Problem to solve – Give again, word for word, each line from the top of the listing through the line that holds "# %% Cut the crosses".

-*-*-

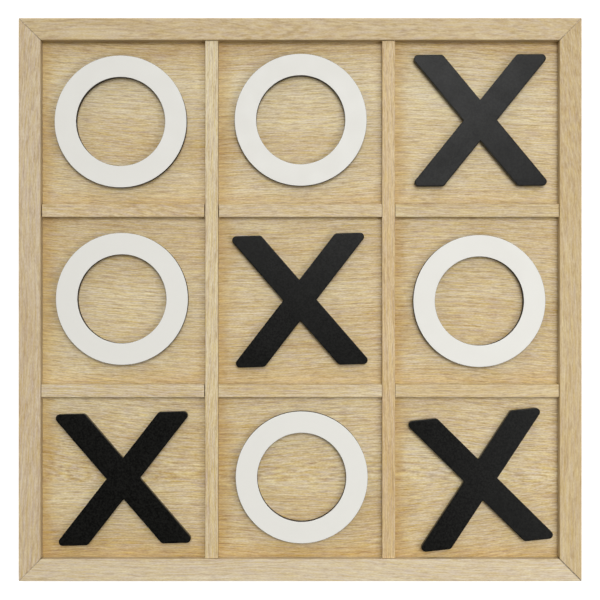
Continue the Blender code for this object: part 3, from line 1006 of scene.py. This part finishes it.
def finish_satin_black():
    """Sprayed satin black, finely grained, a little rubbed on its rims."""
    material, tree, shader, place = new_finish("satin_black")
    grain = cloud(tree, place, scale=PAINT_GRAIN, roughness=0.6)
    patches = cloud(tree, place, scale=50.0, detail=3.0)
    grain_share = fade(tree, grain, MOSTLY_LOW, MOSTLY_HIGH)
    black = blend(tree, grain_share, chart_colour(8, 8, 7), chart_colour(26, 26, 24))
    normal = add_node(tree, "NewGeometry").outputs["Normal"]
    upward = add_node(tree, "SeparateXYZ", {0: normal}).outputs["Z"]
    above_wall = fade(tree, upward, *WALL_ENDS)
    below_face = fade(tree, upward, *FACE_STARTS, 1.0, 0.0)
    rim = calculate(tree, "MULTIPLY", above_wall, below_face)
    rubbed = calculate(tree, "MULTIPLY", rim, fade(tree, patches, *RUBBED_PATCHES, *RUBBED_SHARE))
    tree.links.new(blend(tree, rubbed, black, chart_colour(66, 62, 57)), shader.inputs["Base Color"])
    satin = fade(tree, patches, MOSTLY_LOW, MOSTLY_HIGH, *PAINT_ROUGHNESS)
    tree.links.new(satin, shader.inputs["Roughness"])
    roughen(tree, shader, grain, PAINT_DEPTH)
    shader.inputs["Specular IOR Level"].default_value = PAINT_GLOSS
    return material


satin_black = finish_satin_black()
print("nodes in the satin black:", len(satin_black.node_tree.nodes))

# %% [markdown]
# ## Cutting the crosses
#
# Each cross lies in its cell at a slight turn, which is read from the frame: the two side notches of a
# cross are the corners nearest to its middle, and the direction of one of them is the turn. Turned back
# upright, the plain cross also shows how tall the new one has to be.

# %% Cut the crosses


def cross_turn(node, centre):
    """How far a cross is turned: its side notches are the corners nearest to its middle."""
    spots = [v.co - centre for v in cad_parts[node].data.vertices if v.co.x > centre.x]
    notch = min(spots, key=lambda spot: math.hypot(spot.x, spot.y))
    return math.atan2(notch.y, notch.x)


crosses = sorted(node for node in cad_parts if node.startswith("x_piece_"))
for node in crosses:
    low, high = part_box(node)
    centre = middle_of(node)
    turn = cross_turn(node, centre)
    upright = Matrix.Rotation(-turn, 3, "Z")
    half_height = max((upright @ (v.co - centre)).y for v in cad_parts[node].data.vertices)
    name = node.replace("x_piece", "black_cross")
    mesh = cross_mesh(name, cross_outline(half_height), low.z, high.z)
    mesh.transform(Matrix.Translation((centre.x, centre.y, 0.0)) @ Matrix.Rotation(turn, 4, "Z"))
    add_piece(name, mesh, (satin_black,), node)
    print(name, "is turned by", round(math.degrees(turn), 2), "degrees")

# %% [markdown]
# ## Nails and feet
#
# The brads and the V-nails are plain steel wire and strip, grey with a dull shine that changes from
# spot to spot. The feet are black rubber bumpers, matt and slightly dusty. Both are small and stay
# underneath, but they are seen when the tray is picked up.

# %% Dress the nails and the feet
STEEL_DEPTH = 0.00001
RUBBER_DEPTH = 0.00005


def finish_steel():
    """Dull drawn steel."""
    material, tree, shader, place = new_finish("nail_steel")
    spots = cloud(tree, place, scale=700.0, detail=4.0)
    steel = blend(tree, spots, chart_colour(132, 132, 131), chart_colour(176, 175, 172))
    tree.links.new(steel, shader.inputs["Base Color"])
    tree.links.new(fade(tree, spots, MOSTLY_LOW, MOSTLY_HIGH, 0.28, 0.5), shader.inputs["Roughness"])
    roughen(tree, shader, spots, STEEL_DEPTH)
    shader.inputs["Metallic"].default_value = 1.0
    return material


def finish_rubber():
    """Matt black rubber with a trace of dust."""
    material, tree, shader, place = new_finish("foot_rubber")
    dust = cloud(tree, place, scale=500.0, detail=4.0)
    rubber = blend(tree, fade(tree, dust, 0.4, 0.8), chart_colour(25, 25, 25), chart_colour(58, 57, 55))
    tree.links.new(rubber, shader.inputs["Base Color"])
    tree.links.new(fade(tree, dust, MOSTLY_LOW, MOSTLY_HIGH, 0.7, 0.9), shader.inputs["Roughness"])
    roughen(tree, shader, dust, RUBBER_DEPTH)
    return material


steel = finish_steel()
rubber = finish_rubber()
nails = [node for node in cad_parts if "brad" in node or node.startswith("v_nail")]
feet = [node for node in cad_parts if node.startswith("foot_")]
for node in nails:
    dress(node, steel)
for node in feet:
    dress(node, rubber)
print("nails:", len(nails), "feet:", len(feet))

-*-*-

Response –
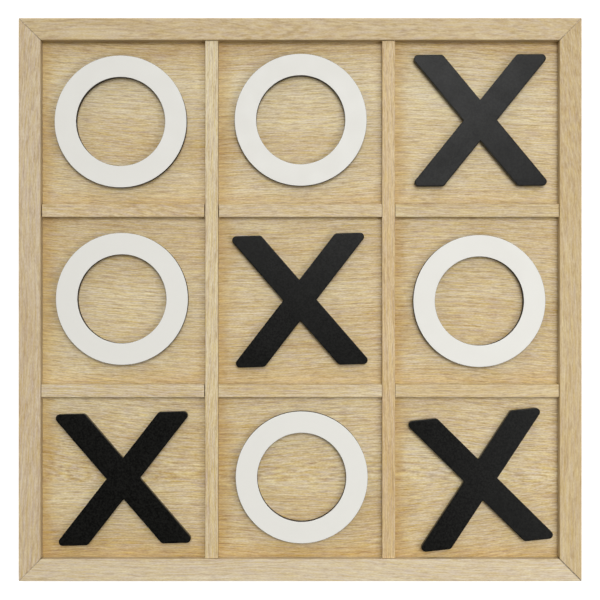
Continue the Blender code for this object: part 3, from line 1006 of scene.py. This part finishes it.
def finish_satin_black():
    """Sprayed satin black, finely grained, a little rubbed on its rims."""
    material, tree, shader, place = new_finish("satin_black")
    grain = cloud(tree, place, scale=PAINT_GRAIN, roughness=0.6)
    patches = cloud(tree, place, scale=50.0, detail=3.0)
    grain_share = fade(tree, grain, MOSTLY_LOW, MOSTLY_HIGH)
    black = blend(tree, grain_share, chart_colour(8, 8, 7), chart_colour(26, 26, 24))
    normal = add_node(tree, "NewGeometry").outputs["Normal"]
    upward = add_node(tree, "SeparateXYZ", {0: normal}).outputs["Z"]
    above_wall = fade(tree, upward, *WALL_ENDS)
    below_face = fade(tree, upward, *FACE_STARTS, 1.0, 0.0)
    rim = calculate(tree, "MULTIPLY", above_wall, below_face)
    rubbed = calculate(tree, "MULTIPLY", rim, fade(tree, patches, *RUBBED_PATCHES, *RUBBED_SHARE))
    tree.links.new(blend(tree, rubbed, black, chart_colour(66, 62, 57)), shader.inputs["Base Color"])
    satin = fade(tree, patches, MOSTLY_LOW, MOSTLY_HIGH, *PAINT_ROUGHNESS)
    tree.links.new(satin, shader.inputs["Roughness"])
    roughen(tree, shader, grain, PAINT_DEPTH)
    shader.inputs["Specular IOR Level"].default_value = PAINT_GLOSS
    return material


satin_black = finish_satin_black()
print("nodes in the satin black:", len(satin_black.node_tree.nodes))

# %% [markdown]
# ## Cutting the crosses
#
# Each cross lies in its cell at a slight turn, which is read from the frame: the two side notches of a
# cross are the corners nearest to its middle, and the direction of one of them is the turn. Turned back
# upright, the plain cross also shows how tall the new one has to be.

# %% Cut the crosses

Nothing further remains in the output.